• **Requirements**: Write out exactly the lines that run from the line containing "for leftover in" through the line containing "bpy.data.objects.remove(obj)"; both end lines belong to the answer.

• **Given data**:

________

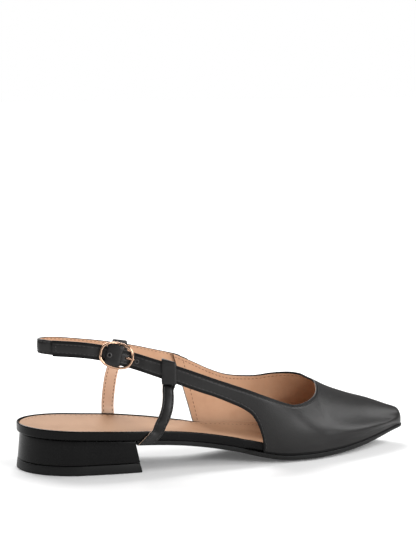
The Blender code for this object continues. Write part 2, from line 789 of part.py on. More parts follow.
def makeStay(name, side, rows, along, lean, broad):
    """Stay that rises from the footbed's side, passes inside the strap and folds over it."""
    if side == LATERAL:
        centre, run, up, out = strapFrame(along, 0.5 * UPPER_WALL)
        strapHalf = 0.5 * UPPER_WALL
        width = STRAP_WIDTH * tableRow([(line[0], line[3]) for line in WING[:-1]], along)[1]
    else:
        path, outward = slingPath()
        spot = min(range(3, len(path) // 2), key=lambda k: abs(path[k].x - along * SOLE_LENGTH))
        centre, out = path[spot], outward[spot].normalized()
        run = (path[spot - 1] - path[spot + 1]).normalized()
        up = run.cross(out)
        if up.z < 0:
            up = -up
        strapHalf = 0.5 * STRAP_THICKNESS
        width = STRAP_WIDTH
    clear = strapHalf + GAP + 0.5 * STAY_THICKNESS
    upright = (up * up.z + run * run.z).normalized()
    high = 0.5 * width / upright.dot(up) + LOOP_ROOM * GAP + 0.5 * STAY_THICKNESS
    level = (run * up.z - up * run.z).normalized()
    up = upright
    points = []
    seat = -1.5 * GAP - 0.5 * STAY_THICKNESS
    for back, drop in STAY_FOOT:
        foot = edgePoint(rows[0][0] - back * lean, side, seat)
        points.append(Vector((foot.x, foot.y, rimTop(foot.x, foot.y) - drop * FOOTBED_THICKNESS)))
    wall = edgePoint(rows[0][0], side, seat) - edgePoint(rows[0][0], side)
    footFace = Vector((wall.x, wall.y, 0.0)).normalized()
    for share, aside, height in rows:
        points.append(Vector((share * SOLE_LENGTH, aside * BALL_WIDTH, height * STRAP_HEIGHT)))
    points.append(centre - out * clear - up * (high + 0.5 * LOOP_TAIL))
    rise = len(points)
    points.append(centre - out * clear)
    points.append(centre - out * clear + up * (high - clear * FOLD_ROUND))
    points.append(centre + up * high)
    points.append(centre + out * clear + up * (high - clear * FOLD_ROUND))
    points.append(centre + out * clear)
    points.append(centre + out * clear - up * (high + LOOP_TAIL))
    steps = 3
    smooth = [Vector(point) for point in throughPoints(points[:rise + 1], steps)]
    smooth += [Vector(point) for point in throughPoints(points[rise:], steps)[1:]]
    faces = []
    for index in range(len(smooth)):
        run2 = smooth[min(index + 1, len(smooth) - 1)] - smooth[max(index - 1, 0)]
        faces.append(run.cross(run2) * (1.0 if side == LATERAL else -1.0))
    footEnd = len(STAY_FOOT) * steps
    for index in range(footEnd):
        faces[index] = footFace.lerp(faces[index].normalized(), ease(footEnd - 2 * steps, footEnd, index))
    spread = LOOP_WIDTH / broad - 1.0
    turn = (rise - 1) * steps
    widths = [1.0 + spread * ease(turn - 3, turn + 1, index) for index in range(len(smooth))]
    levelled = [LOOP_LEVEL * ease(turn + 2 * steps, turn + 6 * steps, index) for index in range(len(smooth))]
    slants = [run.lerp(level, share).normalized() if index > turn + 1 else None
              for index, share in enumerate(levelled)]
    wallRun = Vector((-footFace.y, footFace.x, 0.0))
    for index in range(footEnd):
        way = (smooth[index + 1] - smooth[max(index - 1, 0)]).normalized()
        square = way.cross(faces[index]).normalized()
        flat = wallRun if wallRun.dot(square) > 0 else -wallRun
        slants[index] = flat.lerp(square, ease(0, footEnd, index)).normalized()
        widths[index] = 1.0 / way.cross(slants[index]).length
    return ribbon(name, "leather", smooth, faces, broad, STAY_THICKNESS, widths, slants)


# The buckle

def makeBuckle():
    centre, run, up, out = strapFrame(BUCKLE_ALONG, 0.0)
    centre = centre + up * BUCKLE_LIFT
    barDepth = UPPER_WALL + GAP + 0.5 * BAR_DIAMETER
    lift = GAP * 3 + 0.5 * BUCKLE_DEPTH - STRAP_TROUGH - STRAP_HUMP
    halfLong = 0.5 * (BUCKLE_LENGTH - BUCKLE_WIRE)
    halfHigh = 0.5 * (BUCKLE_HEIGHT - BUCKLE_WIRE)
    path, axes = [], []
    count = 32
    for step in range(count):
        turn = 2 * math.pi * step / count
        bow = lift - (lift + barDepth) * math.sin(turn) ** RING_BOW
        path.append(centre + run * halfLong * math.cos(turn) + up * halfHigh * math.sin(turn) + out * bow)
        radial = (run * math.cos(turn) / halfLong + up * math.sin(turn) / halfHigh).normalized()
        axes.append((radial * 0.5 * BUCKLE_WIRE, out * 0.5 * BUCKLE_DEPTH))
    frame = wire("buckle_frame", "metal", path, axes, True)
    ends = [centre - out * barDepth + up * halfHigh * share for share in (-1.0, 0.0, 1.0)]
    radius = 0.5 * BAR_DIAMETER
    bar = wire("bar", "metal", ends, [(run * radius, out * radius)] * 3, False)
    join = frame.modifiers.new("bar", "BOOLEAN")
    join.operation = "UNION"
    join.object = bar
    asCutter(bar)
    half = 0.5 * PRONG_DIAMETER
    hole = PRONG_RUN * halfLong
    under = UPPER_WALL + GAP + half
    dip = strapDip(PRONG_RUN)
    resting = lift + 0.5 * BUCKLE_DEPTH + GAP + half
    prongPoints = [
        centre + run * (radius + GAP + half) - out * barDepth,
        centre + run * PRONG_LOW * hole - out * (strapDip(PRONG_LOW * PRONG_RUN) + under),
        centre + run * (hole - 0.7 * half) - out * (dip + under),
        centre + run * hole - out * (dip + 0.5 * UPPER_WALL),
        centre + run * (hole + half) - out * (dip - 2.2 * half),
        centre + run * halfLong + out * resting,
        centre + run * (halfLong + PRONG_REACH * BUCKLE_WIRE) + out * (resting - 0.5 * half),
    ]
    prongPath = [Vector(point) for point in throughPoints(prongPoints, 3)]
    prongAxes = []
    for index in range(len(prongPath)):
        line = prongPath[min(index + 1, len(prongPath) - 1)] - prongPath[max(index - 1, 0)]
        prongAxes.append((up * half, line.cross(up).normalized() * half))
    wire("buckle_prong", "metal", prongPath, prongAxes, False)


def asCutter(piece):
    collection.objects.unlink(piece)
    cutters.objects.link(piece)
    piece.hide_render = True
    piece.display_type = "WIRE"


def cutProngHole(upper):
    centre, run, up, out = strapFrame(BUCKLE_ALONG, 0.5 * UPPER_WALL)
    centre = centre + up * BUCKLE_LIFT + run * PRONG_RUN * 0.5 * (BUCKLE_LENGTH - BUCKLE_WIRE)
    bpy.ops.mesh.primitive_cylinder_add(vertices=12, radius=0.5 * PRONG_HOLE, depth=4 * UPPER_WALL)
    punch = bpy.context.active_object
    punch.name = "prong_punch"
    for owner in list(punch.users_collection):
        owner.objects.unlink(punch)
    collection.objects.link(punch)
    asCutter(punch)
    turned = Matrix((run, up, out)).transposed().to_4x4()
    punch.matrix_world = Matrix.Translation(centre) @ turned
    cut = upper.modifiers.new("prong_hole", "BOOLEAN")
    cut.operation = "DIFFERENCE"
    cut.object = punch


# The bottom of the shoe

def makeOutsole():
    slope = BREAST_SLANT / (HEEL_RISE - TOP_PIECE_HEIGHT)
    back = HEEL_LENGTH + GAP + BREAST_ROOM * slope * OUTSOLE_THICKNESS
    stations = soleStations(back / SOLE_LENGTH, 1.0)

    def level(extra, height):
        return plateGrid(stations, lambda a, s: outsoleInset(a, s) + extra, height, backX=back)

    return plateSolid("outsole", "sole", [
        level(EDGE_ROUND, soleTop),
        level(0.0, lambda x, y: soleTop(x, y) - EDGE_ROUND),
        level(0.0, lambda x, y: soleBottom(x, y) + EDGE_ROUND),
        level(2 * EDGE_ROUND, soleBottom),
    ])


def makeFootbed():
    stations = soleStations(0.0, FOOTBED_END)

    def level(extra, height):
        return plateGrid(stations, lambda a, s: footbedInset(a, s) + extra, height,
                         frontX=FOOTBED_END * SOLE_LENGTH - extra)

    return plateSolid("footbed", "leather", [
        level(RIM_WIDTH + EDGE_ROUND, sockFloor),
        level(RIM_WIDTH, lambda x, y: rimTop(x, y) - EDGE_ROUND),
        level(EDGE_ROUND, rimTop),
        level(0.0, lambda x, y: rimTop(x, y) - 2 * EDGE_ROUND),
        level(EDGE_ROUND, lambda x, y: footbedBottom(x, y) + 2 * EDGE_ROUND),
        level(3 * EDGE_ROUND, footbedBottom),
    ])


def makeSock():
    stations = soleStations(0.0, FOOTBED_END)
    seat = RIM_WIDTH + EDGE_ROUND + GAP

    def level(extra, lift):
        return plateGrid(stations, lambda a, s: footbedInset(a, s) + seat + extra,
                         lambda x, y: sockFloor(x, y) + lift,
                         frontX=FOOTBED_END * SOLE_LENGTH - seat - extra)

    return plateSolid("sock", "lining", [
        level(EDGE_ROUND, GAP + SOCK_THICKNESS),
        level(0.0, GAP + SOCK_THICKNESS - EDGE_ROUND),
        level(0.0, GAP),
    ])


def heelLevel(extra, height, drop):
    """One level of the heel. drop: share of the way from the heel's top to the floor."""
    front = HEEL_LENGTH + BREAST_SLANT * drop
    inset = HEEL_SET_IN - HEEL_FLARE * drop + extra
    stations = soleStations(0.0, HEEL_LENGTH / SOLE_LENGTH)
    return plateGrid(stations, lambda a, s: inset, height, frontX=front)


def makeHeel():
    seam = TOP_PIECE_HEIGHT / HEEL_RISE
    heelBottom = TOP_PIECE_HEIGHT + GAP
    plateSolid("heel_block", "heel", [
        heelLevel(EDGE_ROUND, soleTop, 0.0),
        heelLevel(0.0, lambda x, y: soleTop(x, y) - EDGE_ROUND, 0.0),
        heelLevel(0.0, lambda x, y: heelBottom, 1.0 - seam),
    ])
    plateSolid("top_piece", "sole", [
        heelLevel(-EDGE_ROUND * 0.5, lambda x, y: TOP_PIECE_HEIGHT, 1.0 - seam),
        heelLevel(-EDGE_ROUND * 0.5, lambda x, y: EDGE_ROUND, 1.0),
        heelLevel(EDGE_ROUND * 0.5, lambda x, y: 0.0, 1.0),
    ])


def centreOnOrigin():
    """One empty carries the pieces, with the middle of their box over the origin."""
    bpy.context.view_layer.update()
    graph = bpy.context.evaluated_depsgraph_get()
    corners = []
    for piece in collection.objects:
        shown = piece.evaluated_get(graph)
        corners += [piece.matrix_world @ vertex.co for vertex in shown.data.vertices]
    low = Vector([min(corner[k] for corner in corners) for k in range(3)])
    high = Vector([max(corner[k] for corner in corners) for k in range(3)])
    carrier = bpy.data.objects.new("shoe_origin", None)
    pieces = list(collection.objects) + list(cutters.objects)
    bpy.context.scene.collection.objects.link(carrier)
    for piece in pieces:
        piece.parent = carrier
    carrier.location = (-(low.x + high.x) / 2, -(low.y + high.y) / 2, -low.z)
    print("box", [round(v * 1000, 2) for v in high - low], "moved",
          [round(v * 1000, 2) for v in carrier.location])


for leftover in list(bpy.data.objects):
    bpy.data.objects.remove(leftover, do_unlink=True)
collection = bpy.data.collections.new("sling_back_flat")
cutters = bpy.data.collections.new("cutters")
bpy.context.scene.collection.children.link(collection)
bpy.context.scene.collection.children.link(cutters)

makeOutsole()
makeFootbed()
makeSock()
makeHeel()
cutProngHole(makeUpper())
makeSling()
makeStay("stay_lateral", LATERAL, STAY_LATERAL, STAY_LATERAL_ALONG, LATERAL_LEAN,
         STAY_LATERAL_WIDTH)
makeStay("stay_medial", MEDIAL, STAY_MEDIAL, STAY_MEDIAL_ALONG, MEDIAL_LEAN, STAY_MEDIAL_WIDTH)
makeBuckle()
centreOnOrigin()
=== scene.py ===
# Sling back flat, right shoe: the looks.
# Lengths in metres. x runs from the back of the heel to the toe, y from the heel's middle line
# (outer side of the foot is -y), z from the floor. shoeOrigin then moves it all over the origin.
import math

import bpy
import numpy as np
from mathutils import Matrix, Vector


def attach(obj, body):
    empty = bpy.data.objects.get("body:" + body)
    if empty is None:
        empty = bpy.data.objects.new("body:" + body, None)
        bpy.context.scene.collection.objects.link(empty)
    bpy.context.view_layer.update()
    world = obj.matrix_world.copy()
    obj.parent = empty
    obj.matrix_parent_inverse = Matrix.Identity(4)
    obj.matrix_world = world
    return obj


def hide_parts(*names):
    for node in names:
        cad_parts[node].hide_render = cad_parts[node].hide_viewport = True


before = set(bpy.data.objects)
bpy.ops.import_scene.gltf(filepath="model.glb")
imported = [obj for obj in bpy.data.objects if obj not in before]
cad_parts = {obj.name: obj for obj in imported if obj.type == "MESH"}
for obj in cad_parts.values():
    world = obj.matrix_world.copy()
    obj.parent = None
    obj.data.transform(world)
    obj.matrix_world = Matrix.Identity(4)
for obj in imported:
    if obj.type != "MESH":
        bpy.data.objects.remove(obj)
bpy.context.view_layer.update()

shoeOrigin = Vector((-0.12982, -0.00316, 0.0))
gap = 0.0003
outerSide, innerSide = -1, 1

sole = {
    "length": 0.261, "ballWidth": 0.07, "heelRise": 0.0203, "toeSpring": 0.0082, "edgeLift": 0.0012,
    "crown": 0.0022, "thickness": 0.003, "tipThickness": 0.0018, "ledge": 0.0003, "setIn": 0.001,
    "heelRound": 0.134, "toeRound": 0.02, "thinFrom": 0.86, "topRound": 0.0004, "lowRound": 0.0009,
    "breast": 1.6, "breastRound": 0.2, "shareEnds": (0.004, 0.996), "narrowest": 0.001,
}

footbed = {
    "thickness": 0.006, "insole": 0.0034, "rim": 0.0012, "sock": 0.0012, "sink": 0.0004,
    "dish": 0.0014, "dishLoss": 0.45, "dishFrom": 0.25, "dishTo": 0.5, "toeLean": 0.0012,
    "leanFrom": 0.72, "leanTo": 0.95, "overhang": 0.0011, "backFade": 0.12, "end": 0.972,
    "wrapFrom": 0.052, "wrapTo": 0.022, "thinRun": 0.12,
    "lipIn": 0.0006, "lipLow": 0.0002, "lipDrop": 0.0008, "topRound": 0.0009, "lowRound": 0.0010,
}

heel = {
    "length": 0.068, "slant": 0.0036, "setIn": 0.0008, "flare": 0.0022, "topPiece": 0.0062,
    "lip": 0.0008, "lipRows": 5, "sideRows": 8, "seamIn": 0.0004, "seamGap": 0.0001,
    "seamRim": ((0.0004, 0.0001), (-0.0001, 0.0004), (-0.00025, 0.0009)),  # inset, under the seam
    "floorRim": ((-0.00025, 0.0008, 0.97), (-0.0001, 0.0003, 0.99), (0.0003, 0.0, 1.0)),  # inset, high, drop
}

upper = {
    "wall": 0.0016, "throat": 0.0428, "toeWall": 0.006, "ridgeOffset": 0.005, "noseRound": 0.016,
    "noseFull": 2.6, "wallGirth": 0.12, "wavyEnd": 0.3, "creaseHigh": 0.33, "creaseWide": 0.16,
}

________

• **Response**:
for leftover in list(bpy.data.objects):
    bpy.data.objects.remove(leftover, do_unlink=True)
collection = bpy.data.collections.new("sling_back_flat")
cutters = bpy.data.collections.new("cutters")
bpy.context.scene.collection.children.link(collection)
bpy.context.scene.collection.children.link(cutters)

makeOutsole()
makeFootbed()
makeSock()
makeHeel()
cutProngHole(makeUpper())
makeSling()
makeStay("stay_lateral", LATERAL, STAY_LATERAL, STAY_LATERAL_ALONG, LATERAL_LEAN,
         STAY_LATERAL_WIDTH)
makeStay("stay_medial", MEDIAL, STAY_MEDIAL, STAY_MEDIAL_ALONG, MEDIAL_LEAN, STAY_MEDIAL_WIDTH)
makeBuckle()
centreOnOrigin()
=== scene.py ===
# Sling back flat, right shoe: the looks.
# Lengths in metres. x runs from the back of the heel to the toe, y from the heel's middle line
# (outer side of the foot is -y), z from the floor. shoeOrigin then moves it all over the origin.
import math

import bpy
import numpy as np
from mathutils import Matrix, Vector


def attach(obj, body):
    empty = bpy.data.objects.get("body:" + body)
    if empty is None:
        empty = bpy.data.objects.new("body:" + body, None)
        bpy.context.scene.collection.objects.link(empty)
    bpy.context.view_layer.update()
    world = obj.matrix_world.copy()
    obj.parent = empty
    obj.matrix_parent_inverse = Matrix.Identity(4)
    obj.matrix_world = world
    return obj


def hide_parts(*names):
    for node in names:
        cad_parts[node].hide_render = cad_parts[node].hide_viewport = True


before = set(bpy.data.objects)
bpy.ops.import_scene.gltf(filepath="model.glb")
imported = [obj for obj in bpy.data.objects if obj not in before]
cad_parts = {obj.name: obj for obj in imported if obj.type == "MESH"}
for obj in cad_parts.values():
    world = obj.matrix_world.copy()
    obj.parent = None
    obj.data.transform(world)
    obj.matrix_world = Matrix.Identity(4)
for obj in imported:
    if obj.type != "MESH":
        bpy.data.objects.remove(obj)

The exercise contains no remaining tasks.